Macho em descontrução

Foto: Pixabay

*Ednardo Viana

Estive pensando sobre feminismo e machismo. Sem jamais ignorar toda a pressão e força bruta exercida sobre as mulheres, é preciso pensar além. A sociedade precisa se reconstruir. Longe das diferenças de gênero, quantos detalhes tão sutis são negados aos homens? Quantos “somos” amputados de sentimentos?

Um exemplo rápido. Lembro da Copa de 1994 nos Estados Unidos. O Brasil venceu os donos da casa, no dia da independência deles. Bebeto cravou o 1 a 0 num lance genial de Romário. Saiu para comemorar, abraçou o Baixinho e todos puderam ler pelos seus lábios um: EU TE AMO! Nunca esqueci do que ouvi de um homem: “Esse Bebeto é “viado”!”

Tinha 14 anos na época. Fiquei martelando: “Mas ele é casado. Fez um gol para o filho depois e o embalou numa comemoração linda.” Não tinha a maturidade para enfrentar: “E daí, se for?” São essas coisas que nos são passadas subliminarmente ao longo da vida.

Os caras da minha geração jamais poderiam chegar perto de uma boneca ou vestir rosa. Meu pai era de uma geração em que poucos homens trocavam fraldas. Meu avô era de uma época que não se beijava os “filhos homens”. Falo de menos de cem anos.

Me alento nas transformações e até nos beijos que ganhei do meu vozinho já velho e nos inúmeros afagos que recebi do meu pai e de tudo que tive e tenho que reconstruir para educar meus filhos: três garotos.

Me recordo de quantos choros segurei, mesmo que, em casa, tivesse o direito de verter essas lágrimas. Devo ter ouvido que “macho” não chora. Homens são treinados para a posse: de bens e sentimentos. Como se a vida fosse uma grande fazenda que a gente joga para dentro o que conquista, fecha a porteira e cultiva.

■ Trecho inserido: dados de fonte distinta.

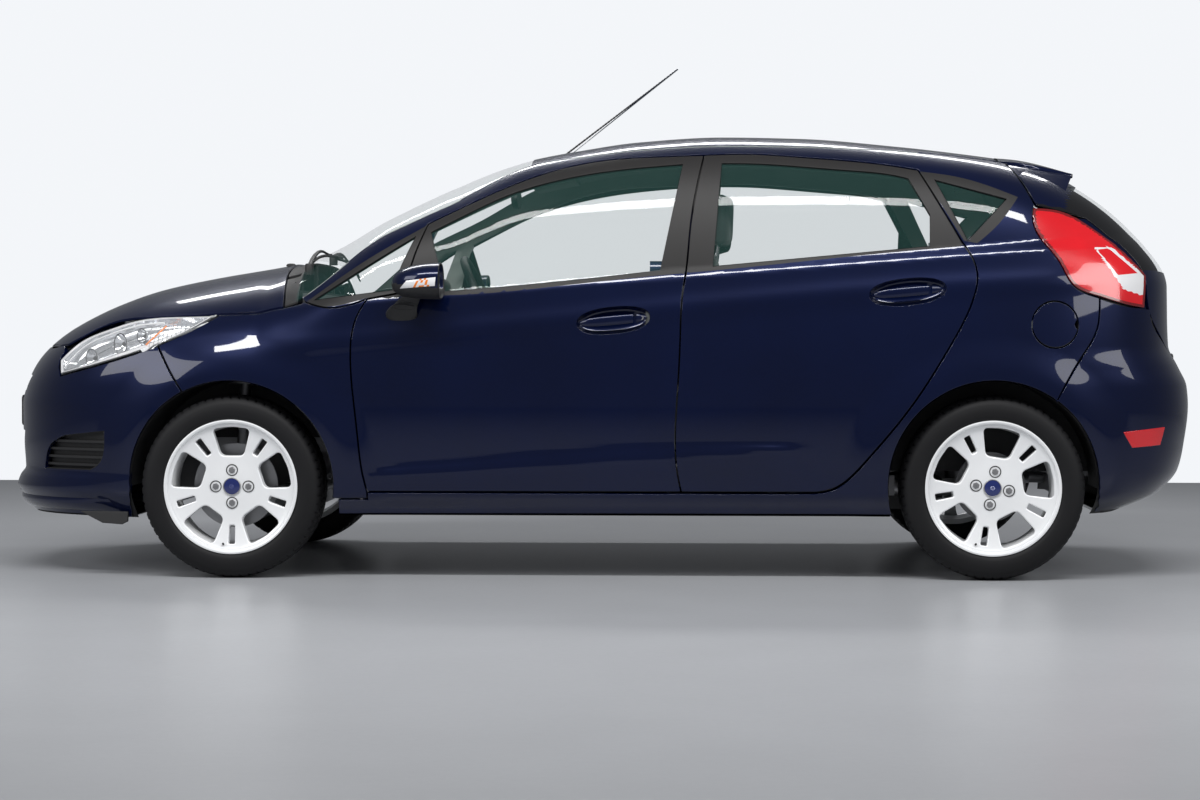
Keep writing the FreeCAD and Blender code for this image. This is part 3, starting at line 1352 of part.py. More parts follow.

Somos criados para ser leões que exterminam o que não é a própria prole. E, assim, jogamos para dentro o que deveria fluir. Às vezes, lacramos o “ruim” dentro de uma caixa e enterramos dentro de nós. Uns renascem, se reinventam, incineram esse lixo em consultórios, igrejas ou, até sozinhos, em silêncio. Outros, muito pior, matam, morrem, mutilam, aprisionam ou são aprisionados na alma, no coração, no calabouço.

Acredite, não é fácil ser um macho em desconstrução.

*Ednardo Viana é o segundo de quatro filhos, pai de três meninos, jornalista, bem casado, apaixonado por futebol, samba, conversa, natureza e gente.